• Work instructions
Would you restate all the data that follows, word for word?

(Data records)
——————————
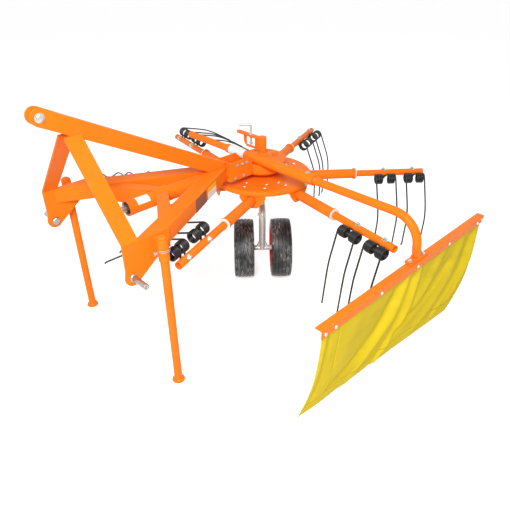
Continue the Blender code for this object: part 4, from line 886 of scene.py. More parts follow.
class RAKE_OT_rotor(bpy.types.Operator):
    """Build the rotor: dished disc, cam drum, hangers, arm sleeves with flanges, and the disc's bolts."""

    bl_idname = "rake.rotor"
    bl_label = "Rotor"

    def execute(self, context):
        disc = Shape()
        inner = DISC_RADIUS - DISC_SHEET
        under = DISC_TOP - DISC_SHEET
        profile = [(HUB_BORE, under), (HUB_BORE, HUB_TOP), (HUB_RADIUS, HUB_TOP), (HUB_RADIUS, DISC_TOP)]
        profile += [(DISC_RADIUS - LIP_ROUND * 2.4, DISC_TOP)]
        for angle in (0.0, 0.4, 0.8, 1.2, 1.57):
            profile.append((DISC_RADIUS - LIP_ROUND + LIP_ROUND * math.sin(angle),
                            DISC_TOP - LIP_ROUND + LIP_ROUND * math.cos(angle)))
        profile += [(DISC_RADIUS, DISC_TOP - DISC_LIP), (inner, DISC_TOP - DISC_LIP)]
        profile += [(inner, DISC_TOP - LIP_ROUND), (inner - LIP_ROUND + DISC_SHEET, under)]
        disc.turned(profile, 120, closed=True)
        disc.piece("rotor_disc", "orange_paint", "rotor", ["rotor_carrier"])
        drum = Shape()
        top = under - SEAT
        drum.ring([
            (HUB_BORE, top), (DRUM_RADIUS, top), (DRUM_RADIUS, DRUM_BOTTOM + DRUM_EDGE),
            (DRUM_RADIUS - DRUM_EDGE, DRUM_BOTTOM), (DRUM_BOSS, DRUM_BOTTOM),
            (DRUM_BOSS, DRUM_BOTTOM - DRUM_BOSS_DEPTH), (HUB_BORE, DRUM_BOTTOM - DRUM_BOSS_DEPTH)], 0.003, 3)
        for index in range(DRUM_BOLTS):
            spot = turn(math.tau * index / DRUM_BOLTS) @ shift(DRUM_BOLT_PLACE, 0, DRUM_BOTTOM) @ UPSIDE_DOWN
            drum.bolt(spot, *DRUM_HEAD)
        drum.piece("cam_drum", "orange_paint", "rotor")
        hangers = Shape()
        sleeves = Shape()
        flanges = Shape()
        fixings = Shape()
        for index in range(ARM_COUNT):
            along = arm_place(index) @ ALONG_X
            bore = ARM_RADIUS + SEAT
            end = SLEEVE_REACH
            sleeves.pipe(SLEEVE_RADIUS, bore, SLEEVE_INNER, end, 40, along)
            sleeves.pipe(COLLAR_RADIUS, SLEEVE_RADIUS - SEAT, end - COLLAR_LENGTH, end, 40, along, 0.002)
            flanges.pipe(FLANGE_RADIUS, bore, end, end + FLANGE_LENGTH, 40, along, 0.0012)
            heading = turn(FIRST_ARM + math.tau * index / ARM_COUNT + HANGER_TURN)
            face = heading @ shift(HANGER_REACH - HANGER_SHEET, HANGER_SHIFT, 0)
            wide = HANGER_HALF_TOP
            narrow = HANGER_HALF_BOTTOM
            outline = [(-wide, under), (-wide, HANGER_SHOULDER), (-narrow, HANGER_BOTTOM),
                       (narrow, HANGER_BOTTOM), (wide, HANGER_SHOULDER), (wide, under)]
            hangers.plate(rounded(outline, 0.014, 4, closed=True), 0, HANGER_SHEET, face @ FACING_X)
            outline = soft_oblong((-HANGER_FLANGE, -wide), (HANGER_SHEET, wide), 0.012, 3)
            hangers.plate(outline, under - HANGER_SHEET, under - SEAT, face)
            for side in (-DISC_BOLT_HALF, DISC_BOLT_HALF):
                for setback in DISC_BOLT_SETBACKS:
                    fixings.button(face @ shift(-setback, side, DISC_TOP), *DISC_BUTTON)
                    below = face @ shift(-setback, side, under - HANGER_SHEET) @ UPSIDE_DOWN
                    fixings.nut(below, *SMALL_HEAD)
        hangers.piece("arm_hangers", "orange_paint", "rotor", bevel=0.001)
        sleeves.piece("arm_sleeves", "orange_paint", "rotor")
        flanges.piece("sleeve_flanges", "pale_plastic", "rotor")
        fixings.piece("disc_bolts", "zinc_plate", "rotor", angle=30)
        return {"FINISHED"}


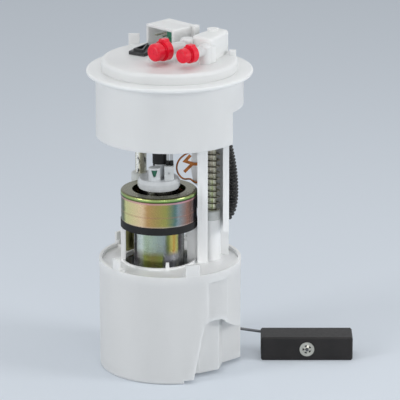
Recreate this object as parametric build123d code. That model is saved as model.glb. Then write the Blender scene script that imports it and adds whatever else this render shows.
——————————
• Response to the exercise
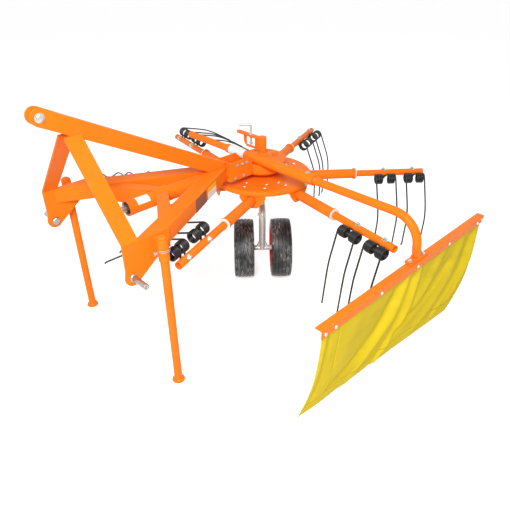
Continue the Blender code for this object: part 4, from line 886 of scene.py. More parts follow.
class RAKE_OT_rotor(bpy.types.Operator):
    """Build the rotor: dished disc, cam drum, hangers, arm sleeves with flanges, and the disc's bolts."""

    bl_idname = "rake.rotor"
    bl_label = "Rotor"

    def execute(self, context):
        disc = Shape()
        inner = DISC_RADIUS - DISC_SHEET
        under = DISC_TOP - DISC_SHEET
        profile = [(HUB_BORE, under), (HUB_BORE, HUB_TOP), (HUB_RADIUS, HUB_TOP), (HUB_RADIUS, DISC_TOP)]
        profile += [(DISC_RADIUS - LIP_ROUND * 2.4, DISC_TOP)]
        for angle in (0.0, 0.4, 0.8, 1.2, 1.57):
            profile.append((DISC_RADIUS - LIP_ROUND + LIP_ROUND * math.sin(angle),
                            DISC_TOP - LIP_ROUND + LIP_ROUND * math.cos(angle)))
        profile += [(DISC_RADIUS, DISC_TOP - DISC_LIP), (inner, DISC_TOP - DISC_LIP)]
        profile += [(inner, DISC_TOP - LIP_ROUND), (inner - LIP_ROUND + DISC_SHEET, under)]
        disc.turned(profile, 120, closed=True)
        disc.piece("rotor_disc", "orange_paint", "rotor", ["rotor_carrier"])
        drum = Shape()
        top = under - SEAT
        drum.ring([
            (HUB_BORE, top), (DRUM_RADIUS, top), (DRUM_RADIUS, DRUM_BOTTOM + DRUM_EDGE),
            (DRUM_RADIUS - DRUM_EDGE, DRUM_BOTTOM), (DRUM_BOSS, DRUM_BOTTOM),
            (DRUM_BOSS, DRUM_BOTTOM - DRUM_BOSS_DEPTH), (HUB_BORE, DRUM_BOTTOM - DRUM_BOSS_DEPTH)], 0.003, 3)
        for index in range(DRUM_BOLTS):
            spot = turn(math.tau * index / DRUM_BOLTS) @ shift(DRUM_BOLT_PLACE, 0, DRUM_BOTTOM) @ UPSIDE_DOWN
            drum.bolt(spot, *DRUM_HEAD)
        drum.piece("cam_drum", "orange_paint", "rotor")
        hangers = Shape()
        sleeves = Shape()
        flanges = Shape()
        fixings = Shape()
        for index in range(ARM_COUNT):
            along = arm_place(index) @ ALONG_X
            bore = ARM_RADIUS + SEAT
            end = SLEEVE_REACH
            sleeves.pipe(SLEEVE_RADIUS, bore, SLEEVE_INNER, end, 40, along)
            sleeves.pipe(COLLAR_RADIUS, SLEEVE_RADIUS - SEAT, end - COLLAR_LENGTH, end, 40, along, 0.002)
            flanges.pipe(FLANGE_RADIUS, bore, end, end + FLANGE_LENGTH, 40, along, 0.0012)
            heading = turn(FIRST_ARM + math.tau * index / ARM_COUNT + HANGER_TURN)
            face = heading @ shift(HANGER_REACH - HANGER_SHEET, HANGER_SHIFT, 0)
            wide = HANGER_HALF_TOP
            narrow = HANGER_HALF_BOTTOM
            outline = [(-wide, under), (-wide, HANGER_SHOULDER), (-narrow, HANGER_BOTTOM),
                       (narrow, HANGER_BOTTOM), (wide, HANGER_SHOULDER), (wide, under)]
            hangers.plate(rounded(outline, 0.014, 4, closed=True), 0, HANGER_SHEET, face @ FACING_X)
            outline = soft_oblong((-HANGER_FLANGE, -wide), (HANGER_SHEET, wide), 0.012, 3)
            hangers.plate(outline, under - HANGER_SHEET, under - SEAT, face)
            for side in (-DISC_BOLT_HALF, DISC_BOLT_HALF):
                for setback in DISC_BOLT_SETBACKS:
                    fixings.button(face @ shift(-setback, side, DISC_TOP), *DISC_BUTTON)
                    below = face @ shift(-setback, side, under - HANGER_SHEET) @ UPSIDE_DOWN
                    fixings.nut(below, *SMALL_HEAD)
        hangers.piece("arm_hangers", "orange_paint", "rotor", bevel=0.001)
        sleeves.piece("arm_sleeves", "orange_paint", "rotor")
        flanges.piece("sleeve_flanges", "pale_plastic", "rotor")
        fixings.piece("disc_bolts", "zinc_plate", "rotor", angle=30)
        return {"FINISHED"}


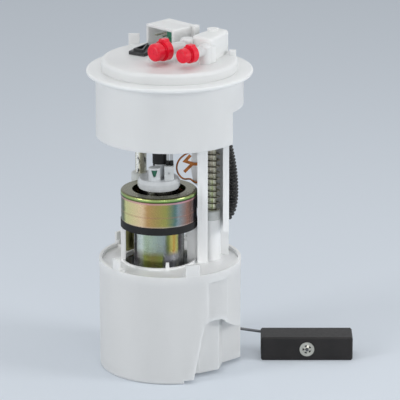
Recreate this object as parametric build123d code. That model is saved as model.glb. Then write the Blender scene script that imports it and adds whatever else this render shows.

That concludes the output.